Where has this got me? Well I’m a manager and a homeowner but I’ve also spent the last couple of weeks signed off work and suffering from acute anxiety and stress-related exhaustion at 26. I felt the first couple of days repeatedly asking myself what I had done wrong to wind up in this position? At first I couldn’t answer the question. Then I had a conversation with a good friend of mine who pointed out that I was trying to do everything backwards. I’d forgotten that early lesson my parents taught me — that if I was happy, healthy and doing my best that’s all that mattered. Instead I’ve spent the last four years trying to be the best at everything for everyone, except my self and now instead of just reaping the rewards (of which there are many), I am also paying the price. I am, therefore, making a public commitment to myself and to those that have supported me over the last couple of weeks, to change this.

Arianna Huffington argues in Thrive that what people suffering from burnout (or those wishing to avoid it in the first place) need to do is introduce a third metric of success into their lives. This third metric is one that focuses on wellness, wellbeing and wisdom rather than money and power. Arianna stresses the importance of sleep and meditation and of prioritising your wellbeing instead of trying to take first place in the who is working harder competition that seems to fuel the western workforce. She makes the evidence-based argument that if you make a concerted effort to introduce measures into your life that enhance your wellbeing, such as getting adequate sleep, you will actually perform better in the rest of your life because you will be able to perform at your peak.

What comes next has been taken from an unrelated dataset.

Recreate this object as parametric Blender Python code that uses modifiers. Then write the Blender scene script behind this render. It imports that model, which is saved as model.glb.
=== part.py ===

I want to test this theory. I am not saying this will be easy, there’s always going to be a part of me that is a compulsive perfectionist who will be uncomfortable with leaving the office if anything is just ‘good enough’ rather than outstanding or wanting to go for a ten mile run when all of me aches with the need to sleep, but I want to try. I owe myself that. So I am making this my (slightly early) 2017 resolution to put my wellbeing at the top of my priorities list. I’m excited to see the results.